The platform sample moves the product responsibilities out of the device. The device becomes a video producer that asks your API for provisioning. Your app owns users, devices, secrets, access policy, viewer URLs, and the UI. rstream provides the tunnel layer, short-lived tokens, TURN credentials, and real-time tunnel state.

That separation is the main production design. Devices hold producer-scoped credentials instead of long-lived rstream credentials, and browsers receive viewer tokens instead of device secrets. Your backend can rotate secrets, revoke devices, restrict viewer access, observe tunnel state, and decide which parts of the producer surface are reachable through product-issued tokens.

Next steps

This sample keeps the media path direct between the browser and the remote device. That is the right shape for this demo because each device belongs to one signed-in user and the product flow is one viewer opening one device stream.
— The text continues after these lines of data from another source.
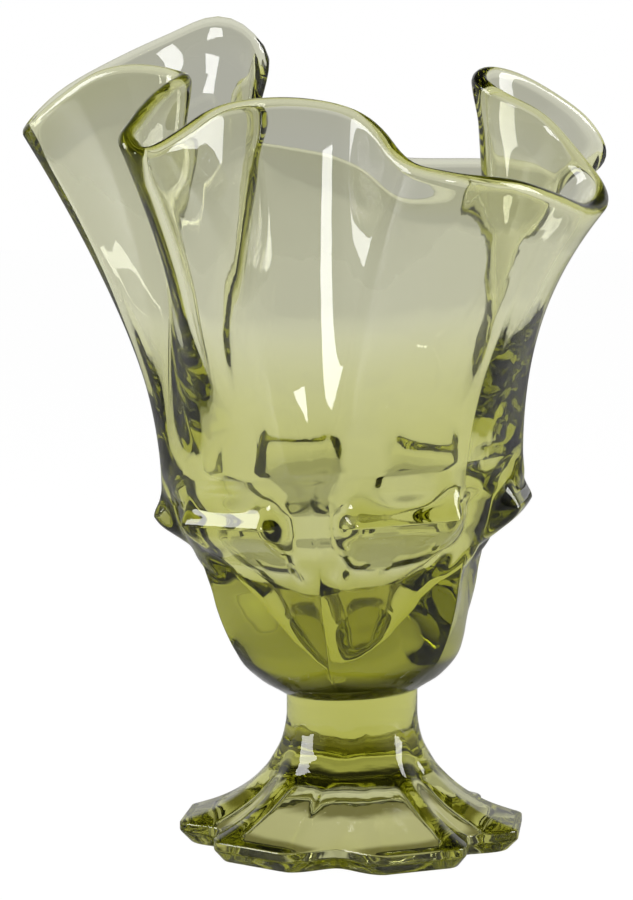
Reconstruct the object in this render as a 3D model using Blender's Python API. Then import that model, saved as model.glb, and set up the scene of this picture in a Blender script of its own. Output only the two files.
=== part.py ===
"""Footed handkerchief vase in moss-green pressed glass.

Two pieces of glass, joined hot at the neck:
  foot  a solid stem that spreads into a six-lobed base with a hollow underneath
  bowl  a thick-based pressed bowl with six ledged sides, whose flared wall
        was reheated and folded into a handkerchief rim

Metres, +Z up. The front of the vase looks along -Y, and the origin is on
the table, under the middle of the box that the vase fills. It is shaped
round the foot's axis and moved there last. Directions are in degrees, from
the front round to the right. Profiles are in millimetres or in shares.
"""

import math

import bmesh
import bpy
import numpy as np
from mathutils import Matrix

MM = 0.001

# How the vase is laid out
LOBES = 6
FOOT_TURN = 24.0  # direction of the foot's first lobe
BOWL_TURN = 20.0  # direction of the middle of the bowl's first side
BOWL_LEAN = 2.6  # the bowl and the joint lean to the left of the foot
JOINT_GAP = 0.3 * MM  # between the bowl and the top of the stem

# Foot
STEM_RADIUS = 18.2 * MM
FOOT_HEIGHT = 42.0 * MM
FOOT_RADIUS = 48.2 * MM  # to the corners of the lobes
FOOT_NOTCH_RADIUS = 39.6 * MM
FOOT_LOBE_HALF_WIDTH = 12.5  # degrees, half of a lobe's flat outer edge
FOOT_EDGE_HEIGHT = 6.0 * MM
FOOT_CHAMFER = 3.4 * MM
FOOT_EDGE_ROUNDING = 0.5 * MM
FOOT_RIM_WIDTH = 7.3 * MM  # the flat that it stands on, round the hollow
HOLLOW_HEIGHT = 18.8 * MM
SWEEP_LOBING = 0.7  # how fast the lobes fade up the sweep: a higher number makes it round sooner
HOLLOW_LOBING = 1.5  # the same for the hollow

# The foot's top as shares: how far out from the stem, how far up from the edge
FOOT_SWEEP = (
    (0.87, 0.035), (0.74, 0.075), (0.60, 0.130), (0.47, 0.195), (0.36, 0.265), (0.26, 0.345),
    (0.19, 0.410), (0.125, 0.495), (0.06, 0.595), (0.017, 0.72), (0.0, 0.83),
)

# The hollow under the foot as shares, from its top down: of its radius, of its height
FOOT_HOLLOW = (
    (0.24, 0.989), (0.373, 0.952), (0.48, 0.862), (0.56, 0.745), (0.64, 0.601),
    (0.733, 0.452), (0.827, 0.319), (0.917, 0.197), (0.984, 0.080), (1.0, 0.0),
)

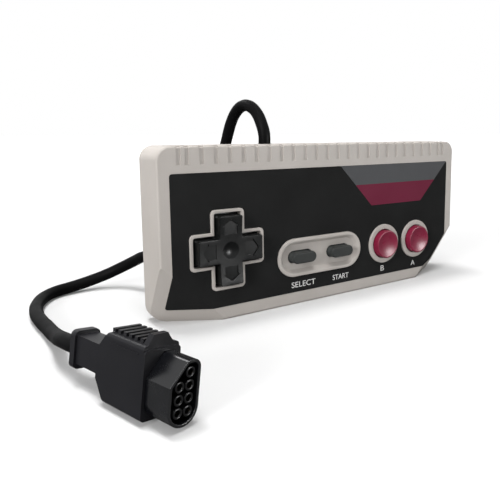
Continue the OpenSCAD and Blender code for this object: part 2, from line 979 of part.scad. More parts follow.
module cross_sheet() {
    hole_r = cross_foot_r + cross_skirt_gap;
    color("#8a8a88") {
        difference() {
            pin(-cross_x, cross_z, sheet_front, board_depth, cross_sheet_r);
            pin(-cross_x, cross_z, sheet_front - cut_extra, board_depth + cut_extra,
                post_base_r);
            at_contacts()
            pin(0, 0, sheet_front - cut_extra, board_depth + cut_extra, hole_r + skirt_flare);
        }
        at_contacts()
        skirt(0, 0, hole_r, cross_stud_top + press_gap);
    }
}

module circuit_board() {
    color("#2f5d3a")
    difference() {
        slab(board_depth, board_back)
        translate([-board_w / 2, board_foot])
        square([board_w, board_h]);
        pin(-cross_x, cross_z, board_depth - cut_extra, board_back + cut_extra,
            post_r + press_gap);
        for (at = board_screw_at) {
            pin(at[0], at[1], board_depth - cut_extra, board_back + cut_extra,
                board_screw_r + press_gap);
        }
    }
}

module control_chip() {
    color("#1c1c1c")
    slab(board_depth - chip_stand - chip_t, board_depth - chip_stand)
    translate(chip_at)
    square([chip_l, chip_w], center = true);
}

module chip_legs() {
    first = -(chip_legs_per_side - 1) * leg_pitch / 2;
    color("silver")
    for (side = [-1, 1], i = [0:chip_legs_per_side - 1]) {
        translate([chip_at[0] + first + i * leg_pitch - leg_w / 2, front_y + board_depth, 0])
        rotate([90, 0, 90])
        linear_extrude(leg_w)
        chip_leg(side);
    }
}

// One bent leg, drawn in depth and height from the board's face
module chip_leg(side) {
    edge = chip_at[1] + side * chip_w / 2;
    mid = -chip_stand - chip_t / 2;
    thick = leg_w / 2;
    polygon([
        [mid, edge], [mid, edge + side * (leg_reach - thick)],
        [0, edge + side * (leg_reach - thick)], [0, edge + side * leg_reach],
        [mid - thick, edge + side * leg_reach], [mid - thick, edge]
    ]);
}

module resistors() {
    color("tan")
    for (at = resistor_at) {
        translate([at[0], front_y + board_depth - resistor_stand - resistor_r,
            at[1] - resistor_l / 2])
        cylinder(r = resistor_r, h = resistor_l);
        for (end = [-1, 1]) {
            pin(at[0], at[1] + end * (resistor_l / 2 - resistor_r), board_depth
                - resistor_stand - resistor_r, board_depth, resistor_r / 2);
        }
    }
}

module capacitor() {
    color("navy")
    pin(capacitor_at[0], capacitor_at[1], board_depth - capacitor_h, board_depth, capacitor_r);
}

module wire_socket() {
    color("ivory")
    slab(board_depth - socket_t, board_depth)
    translate([-cord_x - socket_w / 2, board_top - socket_h])
    square([socket_w, socket_h]);
}

// Five leads from the cord's end down to the socket on the board
module cord_wires() {
    low_y = front_y + board_depth - socket_t / 2;
    drop = lead_foot - board_top;
    color("#a03030")
    intersection() {
        for (i = [0:wire_count - 1]) {
            spread = (i - (wire_count - 1) / 2);
            near = spread * (wire_r * 2 - fit_gap);
            far = spread * wire_pitch;
            slope = [far - near, low_y - exit_y, -drop];
            translate([near - cord_x, exit_y, lead_foot] - slope / 2)
            rotate([0, acos(-drop / norm(slope)), atan2(slope[1], slope[0])])
            cylinder(r = wire_r, h = 2 * norm(slope));
        }
        translate([-beyond, front_y, board_top])
        cube([2 * beyond, body_d, drop]);
    }
}

module cord_lead() {
    color("#1a1a1a")
    translate([-cord_x, exit_y, lead_foot])
    cylinder(r = cord_d / 2, h = body_h - lead_gap - lead_foot);
}

module lead_tie() {
    top = body_h - wall - grommet_flange_t;
    color("#101010")
    difference() {
        translate([-cord_x, exit_y, top - lead_tie_t])
        cylinder(r = lead_tie_r, h = lead_tie_t);
        cord_bore();
    }
}

module cord_bore() {
    translate([-cord_x, exit_y, 0]) cylinder(r = cord_d / 2 + fit_gap, h = beyond);
}

module cord_grommet() {
    color("#151515")
    difference() {
        union() {
            intersection() {
                cord_slot(0);
                translate([-beyond, front_y, body_h - wall])
                cube([2 * beyond, seam, wall]);
            }
            translate([-cord_x, exit_y, body_h - wall - grommet_flange_t])
            cylinder(r = grommet_flange_r, h = grommet_flange_t);
        }
        cord_bore();
        slab(back_inside, body_d) everywhere();
    }
}

module cross_slot(x, z, depth) {
    for (turn = [0, 90]) {
        facing(x, z, depth)
        rotate(turn)
        translate([-head_r * 2 / 3, -slot_w / 2, -cut_extra])
        cube([head_r * 4 / 3, slot_w, slot_deep + cut_extra]);
    }
}

module board_screws() {
    color("silver")
    for (at = board_screw_at) {
        difference() {
            union() {
                pin(at[0], at[1], screw_front, board_back, board_screw_r);
                pin(at[0], at[1], board_back, board_back + board_head_t, board_head_r);
            }
            cross_slot(at[0], at[1], board_back + board_head_t);
        }
    }
}

module case_screws() {
    seat = body_d - head_sink;
    color("silver")
    for (at = case_screw_at) {
        difference() {
            union() {
                pin(at[0], at[1], screw_front, seat, screw_r);
                pin(at[0], at[1], seat, seat + head_t, head_r);
            }
            cross_slot(at[0], at[1], seat + head_t);
        }
    }
}

// Round tube swept along a route; each ring lies square to the route
function unit(v) = v / norm(v);
function heading(route, i) =
    unit(route[min(i + 1, len(route) - 1)] - route[max(i - 1, 0)]);
function level(side, way) = unit(side - (side * way) * way);
function sides_along(route, i, side) = i == len(route) ? [] :
    let (now = level(side, heading(route, i)))
    concat([now], sides_along(route, i + 1, now));

module tube(route, r, first_side) {
    count = len(route);
    sides = sides_along(route, 0, first_side);
    points = [
        for (i = [0:count - 1])
            let (up = cross(heading(route, i), sides[i]))
            for (k = [0:tube_sides - 1])
                let (a = k * 360 / tube_sides)
                route[i] + r * (cos(a) * sides[i] + sin(a) * up)
    ];
    walls = [
        for (i = [0:count - 2], k = [0:tube_sides - 1])
            let (next = (k + 1) % tube_sides)
            [i * tube_sides + k, (i + 1) * tube_sides + k,
                (i + 1) * tube_sides + next, i * tube_sides + next]
    ];
    polyhedron(points, concat(
        [[for (k = [0:tube_sides - 1]) k]],
        walls,
        [[for (k = [1:tube_sides]) count * tube_sides - k]]
    ));
}

module cord_arch() {
    color("#1a1a1a") tube(arch_route, cord_d / 2, [1, 0, 0]);
}

module cord_run() {
    into_plug = plug_point([neck_x, cuff_end, cord_entry]);
    color("#1a1a1a") tube(concat(run_route, [into_plug]), cord_d / 2, [0, 0, 1]);
}

module bundle_outline(inset) {
    w = coil_bundle_w - 2 * inset;
    h = coil_bundle_h - 2 * inset;
    r = cord_d / 2;
    translate([coil_d / 2 - w / 2, inset])
    rounded_plate(0, 0, w, h, r);
}

module cord_coil() {
    color("#1a1a1a")
    translate([coil_at[0], coil_at[1], 0])
    difference() {
        rotate_extrude() bundle_outline(0);
        tie_ring(0);
    }
}

module tie_ring(gap) {
    rotate([0, 0, 90 - tie_angle / 2])
    rotate_extrude(angle = tie_angle)
    difference() {
        bundle_outline(gap);
        bundle_outline(tie_t);
    }
}

module coil_tie() {
    color("#303030")
    translate([coil_at[0], coil_at[1], 0])
    tie_ring(0);
}

// Where a point of the plug's own frame lies: across, back and up from its corner
function plug_point(p) =
    let (x = p[0] * cos(plug_lean) + p[2] * sin(plug_lean))
    plug_at + [x * cos(plug_turn) - p[1] * sin(plug_turn),
        x * sin(plug_turn) + p[1] * cos(plug_turn),
        p[2] * cos(plug_lean) - p[0] * sin(plug_lean)];

module in_plug() {
    translate(plug_at) rotate([0, plug_lean, plug_turn]) children();
}

// Places children drawn across and up between two distances back from the plug's corner
module plug_slab(y0, y1) {
    translate([0, y1, 0]) rotate([90, 0, 0]) linear_extrude(y1 - y0) children();
}

// Outline of the hood, a thickness inside its outer one; half round below, one corner cut off
module hood_outline(t) {
    left = hood_side;
    right = plug_w - hood_side;
    r = (right - left) / 2;
    bend = atan(hood_cut_z / hood_cut_x);
    cut_top = left + hood_cut_x + t * tan(bend / 2);
    cut_low = hood_top - hood_cut_z - t * tan((90 - bend) / 2);
    translate([plug_w / 2, hood_foot + r]) circle(r - t);
    translate([right - hood_corner_r, hood_top - hood_corner_r]) circle(hood_corner_r - t);
    polygon([
        [left + t, hood_foot + r], [right - t, hood_foot + r],
        [right - t, hood_top - hood_corner_r], [right - hood_corner_r, hood_top - t],
        [cut_top, hood_top - t], [left + t, cut_low]
    ]);
}

// Side outline of the plug's body, drawn back and up
module body_side() {
    polygon([
        [0, 0], [plug_l, 0], [plug_l + back_slope, neck_foot],
        [plug_l + back_slope, neck_top], [plug_l, plug_h], [0, plug_h]
    ]);
}

module plug_body() {
    color("#1e1e20")
    in_plug()
    difference() {
        union() {
            intersection() {
                rotate([90, 0, 90]) linear_extrude(plug_w) body_side();
                plug_slab(0, plug_l + back_slope) rounded_plate(0, 0, plug_w, plug_h, plug_r);
            }
            plug_slab(-plate_front, 0)
            rounded_plate(0, 0, plug_w, plug_h - plate_top_gap, plug_r);
            plug_slab(plug_l, cuff_front)
            translate([neck_x - neck_w / 2, neck_foot])
            square([neck_w, neck_top - neck_foot]);
            plug_slab(cuff_front, cuff_end)
            rounded_plate(neck_x - cuff_w / 2, cuff_foot, cuff_w, cuff_top - cuff_foot, cuff_r);
            for (i = [0:rib_count - 1]) {
                translate([grip_left, rib_start + i * rib_pitch, plug_h - fit_gap])
                cube([plug_w - grip_left - grip_right, rib_w, rib_h]);
            }
            end_block();
            translate([-ledge_t, block_t, plug_h - 2 * plug_r - ledge_t])
            cube([plug_w + 2 * ledge_t, plug_l - 2 * block_t, 2 * ledge_t]);
        }
        plug_slab(-plate_front - cut_extra, hood_seat) hood_outline(-fit_gap);
    }
}

// Block that ends the ribbed grip above the end plate
module end_block() {
    top = plug_h + block_h;
    plug_slab(0, block_t)
    polygon([
        [plug_r / 2, plug_h - plug_r], [plug_w - plug_r, plug_h - plug_r],
        [plug_w - block_h - plug_r, top], [plug_r + block_lean, top]
    ]);
}

module plug_hood() {
    color("#222226")
    in_plug()
    plug_slab(-plate_front - hood_l, hood_seat)
    difference() {
        hood_outline(0);
        hood_outline(hood_wall);
    }
}

function socket_spots() = [
    for (i = [0:3]) [(plug_w + socket_columns) / 2, socket_foot + i * socket_pitch],
    for (i = [0:2]) [(plug_w - socket_columns) / 2, socket_foot + i * socket_pitch]
];

module plug_insert() {
    color("#18181a")
    in_plug()
    difference() {
        union() {
            plug_slab(hood_seat - insert_floor, hood_seat) hood_outline(hood_wall + fit_gap);
            for (at = socket_spots()) {
                plug_slab(tube_back - hood_l - plate_front, hood_seat)
                translate(at)
                circle(tube_r);
            }
        }
        for (at = socket_spots()) {
            plug_slab(-2 * hood_l, hood_seat + cut_extra)
            translate(at)
            circle(socket_r + sleeve_wall);
        }
    }
}

module plug_contacts() {
    front = sleeve_sink + tube_back - hood_l - plate_front;
    color("gold")
    in_plug()
    for (at = socket_spots()) {
        plug_slab(front, hood_seat)
        translate(at)
        difference() {
            circle(socket_r + sleeve_wall);
            circle(socket_r);
        }
    }
}

front_shell();
rear_shell();
faceplate();
grey_stripe();
maroon_stripe();
cross();
cross_bead();
cross_studs();
cross_pills();
button_a();
stud_a();
pill_a();
button_b();
stud_b();
pill_b();
select_key();
stud_select();
pill_select();
start_key();
stud_start();
pill_start();
cross_sheet();
button_sheet();
key_sheet();
circuit_board();
control_chip();
chip_legs();
resistors();
capacitor();
wire_socket();
cord_wires();
cord_lead();
lead_tie();
cord_grommet();
board_screws();
case_screws();
cord_arch();
cord_coil();
coil_tie();
cord_run();
plug_body();
plug_hood();
plug_insert();
plug_contacts();
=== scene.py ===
# %% [markdown]
# # A wired game controller
# A slim grey controller stands on its long lower edge. Its cord arches over the back, lies in
# a coil behind, and comes forward to its plug. The solids were made in a CAD program. Here they
# are loaded as a fixed frame, and every visible piece gets its finish.

import json
import math

import bmesh
import bpy
from mathutils import Matrix, Vector

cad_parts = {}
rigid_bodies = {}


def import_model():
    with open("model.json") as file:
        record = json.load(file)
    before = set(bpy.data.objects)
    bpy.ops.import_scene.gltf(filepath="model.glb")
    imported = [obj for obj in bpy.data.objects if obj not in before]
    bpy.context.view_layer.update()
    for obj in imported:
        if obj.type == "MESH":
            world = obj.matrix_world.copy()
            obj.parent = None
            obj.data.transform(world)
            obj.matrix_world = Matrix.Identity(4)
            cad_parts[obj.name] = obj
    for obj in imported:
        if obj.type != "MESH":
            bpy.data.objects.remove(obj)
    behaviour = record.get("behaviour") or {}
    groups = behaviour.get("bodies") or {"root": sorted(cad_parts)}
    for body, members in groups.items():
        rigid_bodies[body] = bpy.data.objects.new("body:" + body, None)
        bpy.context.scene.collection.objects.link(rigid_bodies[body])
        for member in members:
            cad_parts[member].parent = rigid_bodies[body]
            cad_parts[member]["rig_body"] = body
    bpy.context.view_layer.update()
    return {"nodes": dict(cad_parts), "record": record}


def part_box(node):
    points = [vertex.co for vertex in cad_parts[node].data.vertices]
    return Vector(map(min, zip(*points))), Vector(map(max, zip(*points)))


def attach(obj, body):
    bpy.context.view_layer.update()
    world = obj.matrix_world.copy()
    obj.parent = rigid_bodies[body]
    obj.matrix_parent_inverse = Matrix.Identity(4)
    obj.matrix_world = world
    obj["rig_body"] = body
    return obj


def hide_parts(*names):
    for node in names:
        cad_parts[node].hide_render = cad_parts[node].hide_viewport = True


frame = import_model()
MM = 0.001

# %% [markdown]
# ## Camera
# The camera looks slightly down and across the controller from its left. Its lens is shifted,
# as on a studio camera, so that the controller sits right of the middle while the camera keeps
# its direction, and the upright edges stay almost upright.

# %% Camera
CAMERA_AT = (-0.1149, -0.1550, 0.0577)
TURNED_RIGHT_DEG = 36.17
LOOKS_DOWN_DEG = 7.59


def object_of(name, data):
    """A new object at the origin, linked to the scene so that it shows."""
    piece = bpy.data.objects.new(name, data)
    bpy.context.scene.collection.objects.link(piece)
    return piece


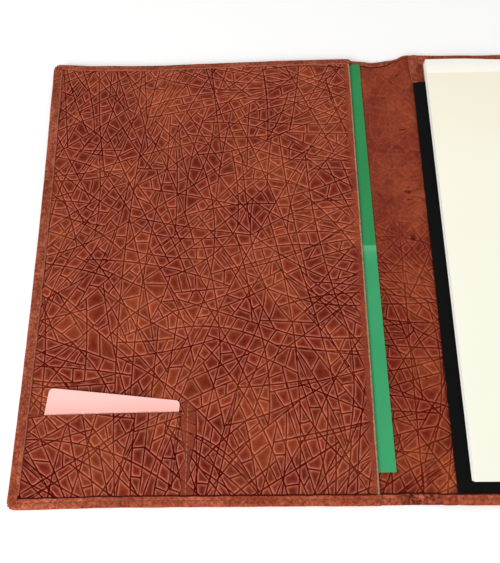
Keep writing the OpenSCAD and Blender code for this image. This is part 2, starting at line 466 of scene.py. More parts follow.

If the product needs several viewers on the same device, the next architecture change is not to stretch the device or the Next.js app. Put a media server in the middle. It can subscribe to remote devices through rstream tunnels on demand, then redistribute the stream without asking the device to maintain one WebRTC session per viewer.

The operational work still builds on the same rstream surfaces. Tunnel inventory, labels, connection logs, exports, and real-time events can feed support tooling, audit views, permissions, limits, and fleet operations.